I can also see why conversion – especially to Liberal Judaism – wouldn’t be for her. People brought up in Christian (and Muslim) traditions, where all the drive is to convert unbelievers, can’t grasp why we Jews make it so damn difficult. That’s because so many prospective converts to Judaism are just fucking Walts.
Let me explain. In the British Army, some of the greatest contempt is reserved for men who have never served their country but try to pass themselves off in the pub as veterans who served in 2 Para in the Falklands. This is how so many converts come across to us born Jews. They haven’t earned their chops. Even people like me who’ve led easy, comfortable middle-class lives have encountered ingrained, unthinking low-level casual antisemitism from early childhood. You’ve been spared that. The idea that anyone could try out being Jewish for a bit and then jack it in when they get tired of it is sickening. That’s why most Jews only really respect Orthodox Jewish converts. In Orthodoxy it is held that, when somebody genuinely converts to Judaism, they actually become a new person, and their previous persona is no more. It takes at least two years to get started, and carries on for a lifetime.
For me – and I suspect for Julie – Liberal & Progressive Judaism embodies the worst of both worlds. You have to turn the other cheek and be exaggeratedly right-on like a trendy C of E vicar, but you’re still part of the minority called Jew that has to know its place as only 0.5% of the population. You don’t even get the feeling of specialness that comes with learning Hebrew, because all the prayers are in anodyne New Revised English. What would suit Julie best would be ‘Jews on Bikes’ Judaism – eat & drink what you like, but if anyone has a go at Israel, clean their clock for them.

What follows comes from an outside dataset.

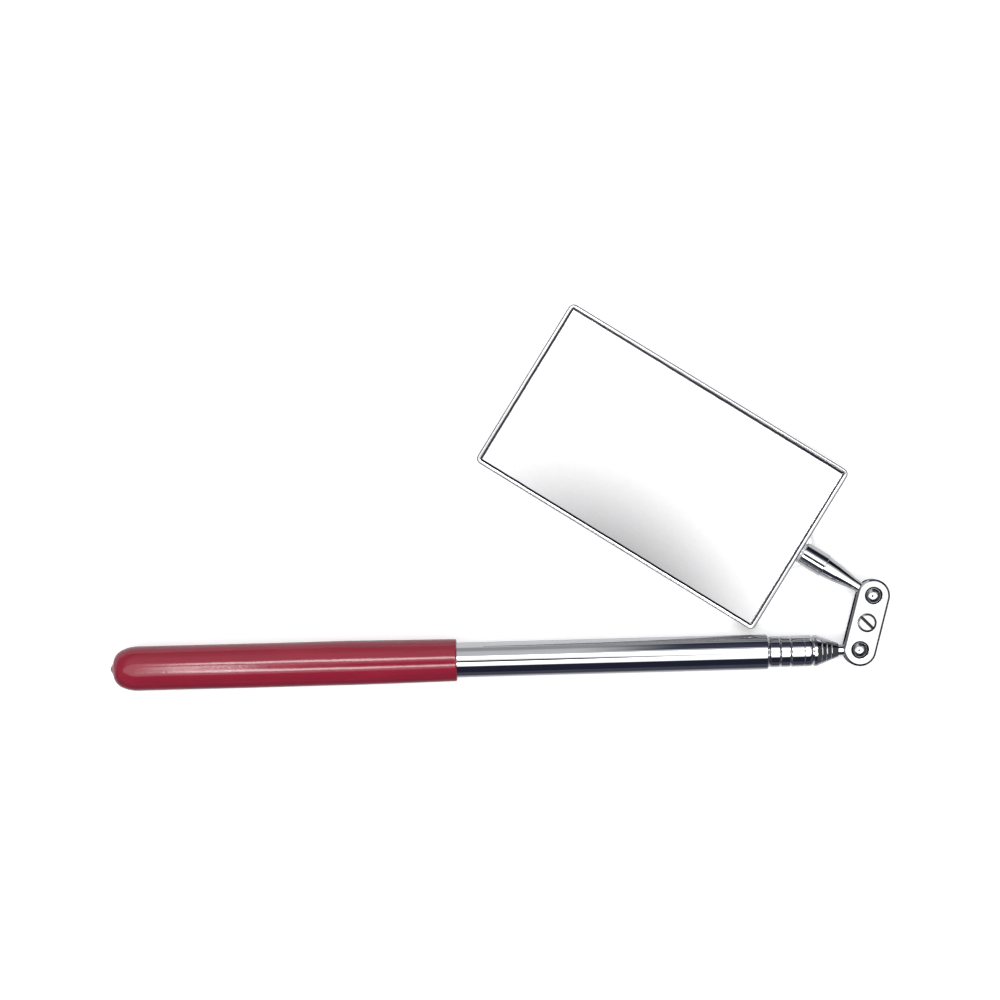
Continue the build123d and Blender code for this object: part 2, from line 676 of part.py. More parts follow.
def glass_layer(bottom, thickness):
    """A plate the size of the mirror glass."""
    with BuildPart() as layer:
        with BuildSketch(head_plane.offset(bottom)):
            with Locations((tray_middle, 0)):
                RectangleRounded(
                    pocket_length - 2 * GLASS_CLEARANCE,
                    pocket_width - 2 * GLASS_CLEARANCE,
                    pocket_corner,
                )
        extrude(amount=thickness)
    return layer


silver_coating = glass_layer(silver_bottom, SILVER_THICKNESS)
mirror_glass = glass_layer(glass_bottom, GLASS_THICKNESS)

# ---------------------------------------------------------------- files


os.makedirs("parts", exist_ok=True)
finish(grip, "grip")
finish(outer_tube, "outer_tube")
finish(middle_friction_sleeve, "middle_friction_sleeve")
finish(middle_tube, "middle_tube")
finish(middle_tail_collar, "middle_tail_collar")
finish(nose_guide_bush, "nose_guide_bush")
finish(rod_friction_sleeve, "rod_friction_sleeve")
finish(inner_rod, "inner_rod")
finish(rod_tail_collar, "rod_tail_collar")
finish(tip_ferrule, "tip_ferrule")
finish(lower_ball_stud, "lower_ball_stud")
finish(front_link_plate, "front_link_plate")
finish(rear_link_plate, "rear_link_plate")
finish(clamp_screw, "clamp_screw")
finish(lock_washer, "lock_washer")
finish(clamp_nut, "clamp_nut")
finish(upper_ball_stem, "upper_ball_stem")
finish(stem_bracket, "stem_bracket")
finish(bracket_rivets, "bracket_rivets")
finish(mirror_tray, "mirror_tray")
finish(backing_pad, "backing_pad")
finish(silver_coating, "silver_coating")
finish(mirror_glass, "mirror_glass")

# --- What the joints need: travels between the stops, ball centres and the stem's line
middle_travel = tube_mouth - LIP_LENGTH - LIP_RUN_IN - middle_sleeve_front - STOP_GAP
rod_travel = bush_rear - rod_sleeve_front - STOP_GAP
print(f"middle tube travel {middle_travel:.3f}, rod travel {rod_travel:.3f}")
print(f"lower ball {tuple(lower_ball)}, upper ball {tuple(upper_ball)}")
print(f"stem direction {tuple(stem_direction)}, dip {degrees(head_dip):.4f} degrees")
print(f"grip radius {grip_radius:.4f}, straight part {GRIP_STRAIGHT_LENGTH}, foot {screw_tail:.4f}")
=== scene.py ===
import bmesh
import bpy
import json
import math
from mathutils import Matrix, Vector, noise


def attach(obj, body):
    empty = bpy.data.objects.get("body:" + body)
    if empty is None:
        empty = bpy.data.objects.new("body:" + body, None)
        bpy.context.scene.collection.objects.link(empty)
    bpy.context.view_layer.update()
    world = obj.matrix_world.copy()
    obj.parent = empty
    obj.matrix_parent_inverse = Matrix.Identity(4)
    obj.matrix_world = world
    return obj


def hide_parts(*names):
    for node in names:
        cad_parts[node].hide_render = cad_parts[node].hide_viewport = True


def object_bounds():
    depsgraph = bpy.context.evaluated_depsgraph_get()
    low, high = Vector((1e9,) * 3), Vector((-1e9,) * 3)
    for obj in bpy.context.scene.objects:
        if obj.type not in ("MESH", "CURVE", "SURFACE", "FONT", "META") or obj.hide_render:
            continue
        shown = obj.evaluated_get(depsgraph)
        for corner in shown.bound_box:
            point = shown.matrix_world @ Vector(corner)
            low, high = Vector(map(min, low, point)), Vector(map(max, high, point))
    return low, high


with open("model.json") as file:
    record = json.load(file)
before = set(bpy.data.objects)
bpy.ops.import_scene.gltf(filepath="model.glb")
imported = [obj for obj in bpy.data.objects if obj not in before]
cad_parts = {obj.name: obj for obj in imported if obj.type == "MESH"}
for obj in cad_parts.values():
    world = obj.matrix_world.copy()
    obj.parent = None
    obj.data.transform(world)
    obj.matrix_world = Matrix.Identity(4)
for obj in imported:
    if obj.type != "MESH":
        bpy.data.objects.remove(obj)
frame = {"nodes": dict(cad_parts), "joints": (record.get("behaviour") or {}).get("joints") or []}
CAD_LOW, CAD_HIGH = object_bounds()
NODES = frame["nodes"]
MM = 0.001
scene = bpy.context.scene


# ---------------------------------------------------------------- node helpers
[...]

I only have one caveat – yes, I know, there’s always bloody something, isn’t there? We Jews are always a little nervous of gentiles who loudly proclaim their philosemitism. We’ve had too much experience of people like Tony Benn who were passionate Zionists when Israel looked like being strangled in its cradle, but as soon as it showed it could stick up for itself went over to the other side on the morally bankrupt principle that the underdog must always be right. At first I thought Hadley Freeman’s article in ‘The Guardian’ expressing her worries about Julie Burchill’s philosemitism was risibly masochistic; but, after reading ‘Unchosen’, reluctantly I have to concede she may have the faintest whisper of a point. Listen to Julie Burchill in Chapter 7: “If the man in the street can often become anti-Semitic because he fails to shine in comparison with this endlessly persecuted yet ceaselessly achieving group, how much more must the man on campus get even more paranoid as he sees the Jews do effortlessly what he must burn the midnight oil to do…”; and in Chapter 3: “It’s weird when you meet your first dumb Jew – like meeting a gay man who can’t dance –and I’ve never gotten used to it, right to this day.” Personally I bridle at the expectation of being homo superior. Well I do now that I’m old and tired. But it did get me laid once or twice when I was young, so on balance it was worth it.
Julie Burchill has a visceral understanding of Jews that many people, including many sympathetic to Jews, Judaism & Israel, just don’t get. There are insights and perspectives on la condition Anglo-Juive in this book that you will not find elsewhere. Read it.